The list covers a “menu” of hearty dishes, plus the local culture of chopstick use.

The “main course” is the goat meat of Zhangze Village. During the Yuan Dynasty (1271-1368), Sha Shuan, the Songjiang governor, was a Mongolian who loved goat meat so much that he ordered the animals we farmed in the area.

Local residents soon joined him in his love of the meat and came up with creative ways of preparing it. The most famous local dishes nowadays are steamed sliced goat meat, red braised goat meat and minced goat meat. For true aficionados, also a hot pot includes goat blood and offal. Local farmers still practice the traditional method of a steamboat in a wooden vat on a clay oven.

Zhangze Village holds an annual goat meat festival every winter, a season favorable to a meat that is said to heat the body.

A second main dish on the heritage “menu” is qinglong, or “green dragon” dumplings. They were considered a sacrifice offering to ancestors during ancient observances of the springtime Tomb Sweeping Festival.

The dumplings are arranged in a big bowl to resemble the shape of a dragon. The name qinglong comes from a namesake grass that gives the dumplings a natural green color.
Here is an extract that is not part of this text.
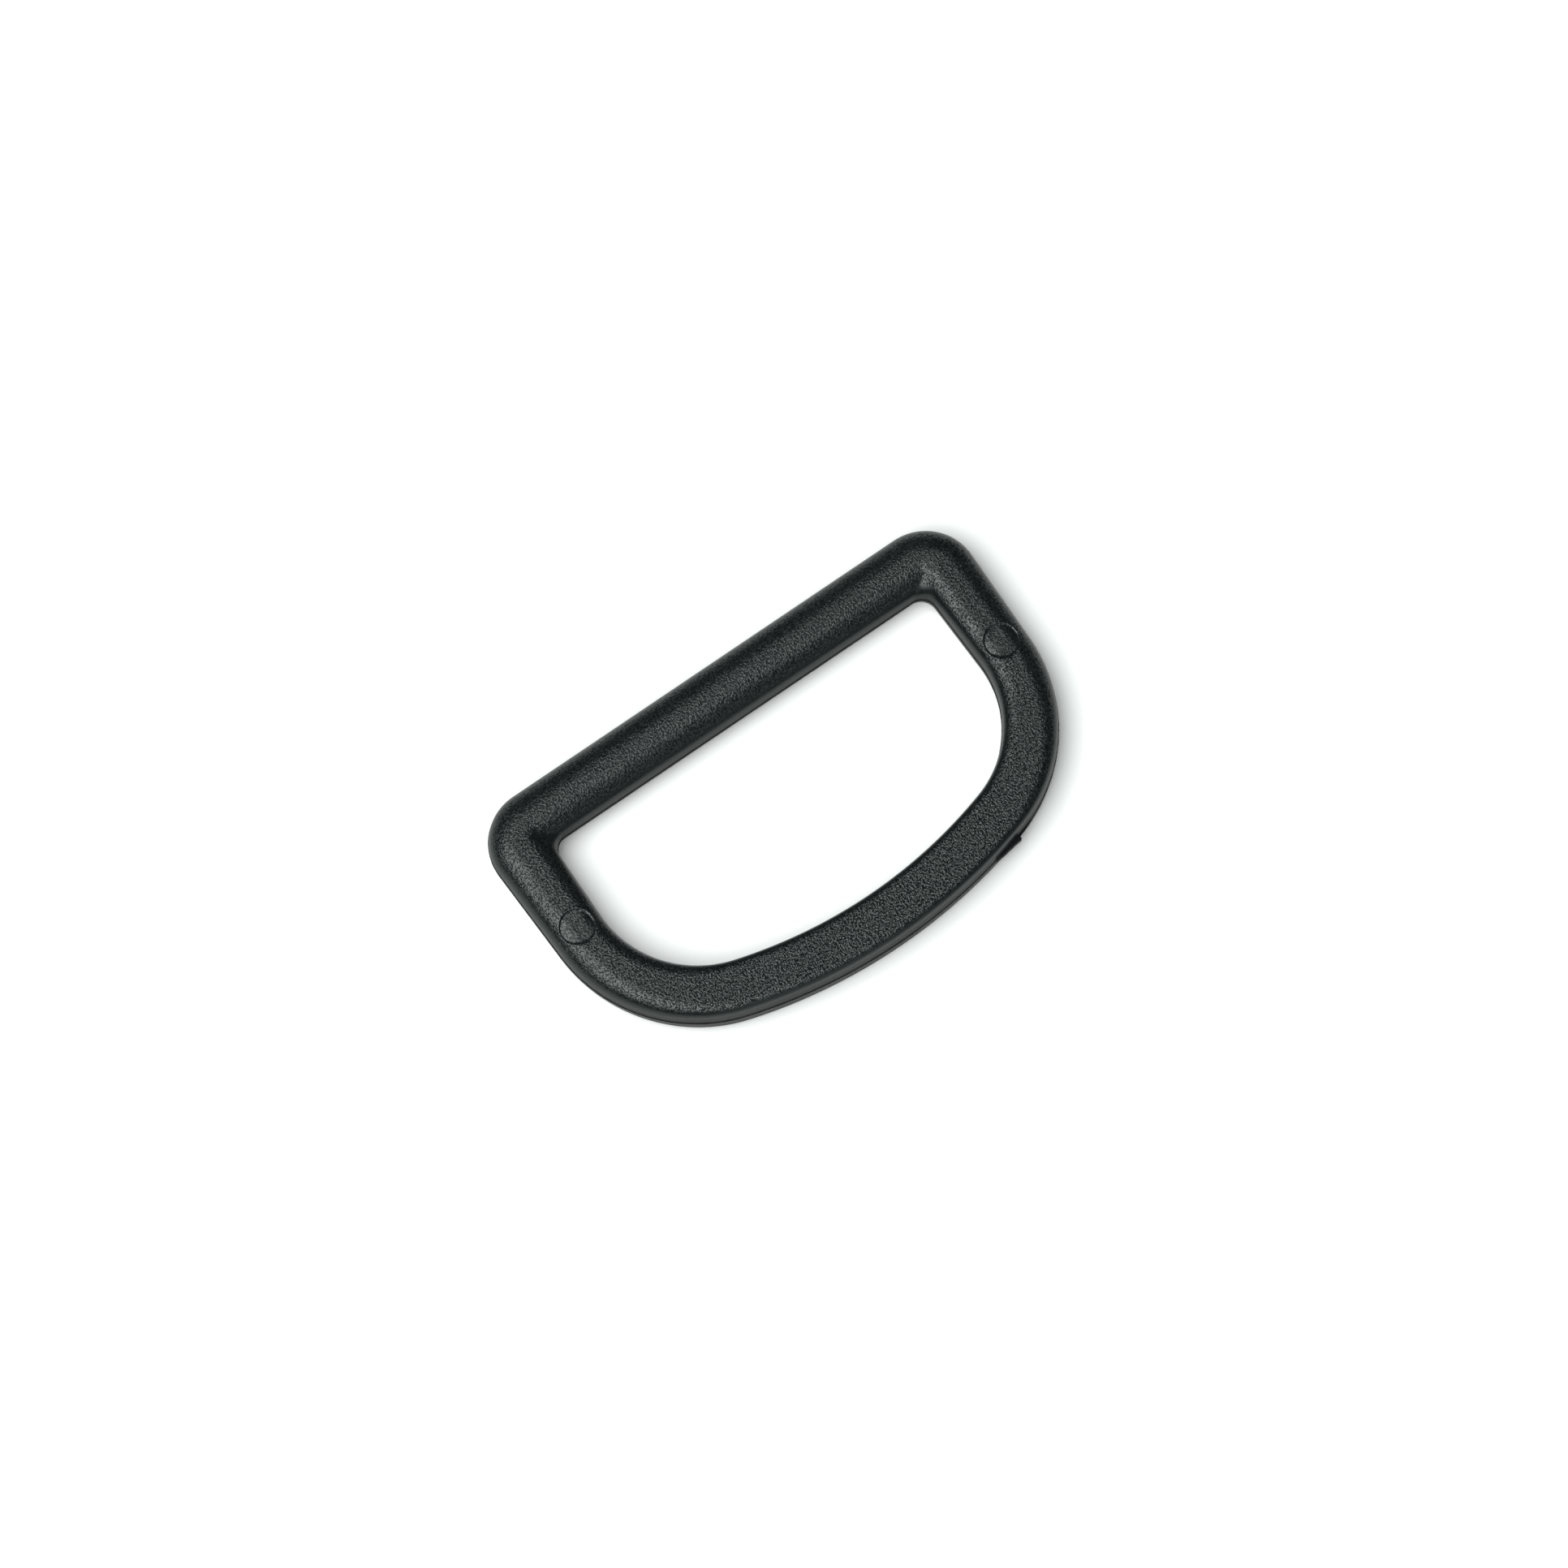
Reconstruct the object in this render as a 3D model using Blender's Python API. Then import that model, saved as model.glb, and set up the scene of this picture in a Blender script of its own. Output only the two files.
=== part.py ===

To make the dumplings, the grass is pounded into a mulch and the green juice is extracted and added to the dough for the dumpling skins. Fillings are made from lard oil, sugar, jujubes and red soybean paste.

Another “menu” dish is Sijing tofu. It is made by a technique pioneered in the humble tofu shop of the Wang family in the late Qing Dynasty (1644-1912).

The technique is used to produce dried tofu, soybean milk, bean-curd stick, fried bean curd and fermented “stinky” bean curd, all made with hand skills passed down for 100 years.

The crucial step to making good tofu is dian jiang, a process of solidifying boiled soybean milk. The Wang family has kept the brine a family secret, though a special seaweed is believed to give the curd its distinctive taste.

And finally, the heritage “menu” includes a dessert called Dragon’s Whiskers, a sort of candy floss wrapped around ground peanuts or sesame seeds.

The process involves a dough-like mixture of sugar, syrup and rice flour whisked into small, thin strands that melt in the mouth.

The recipe dates back to the Three Kingdoms Period (222-280 AD), when Cao Cao, the lord of the Wei, loved the candy and gave it its name.

After nearly 2,000 years, the original preparation method remains the same. Songjiang confectioner Liu Tangzhi learned the skill from a master about 20 years ago in Beijing and has carried on the tradition.

Liu first opened a candy factory in Beijing and Tianjin, and the snack soon became popular in northern China. He late brought the technique to Songjiang.

Liu said the key is to make the “whiskers” as thin as possible. “Generally speaking, there should be at least 10,000 whiskers,” he said.

Also included on the new heritage list is Songjiang chopstick etiquette. Since the Ming Dynasty (1368-1644), local residents have developed a whole ritual of chopstick use, such as how to properly use them when dining and how to maintain chopsticks made of jade, bamboo or gems.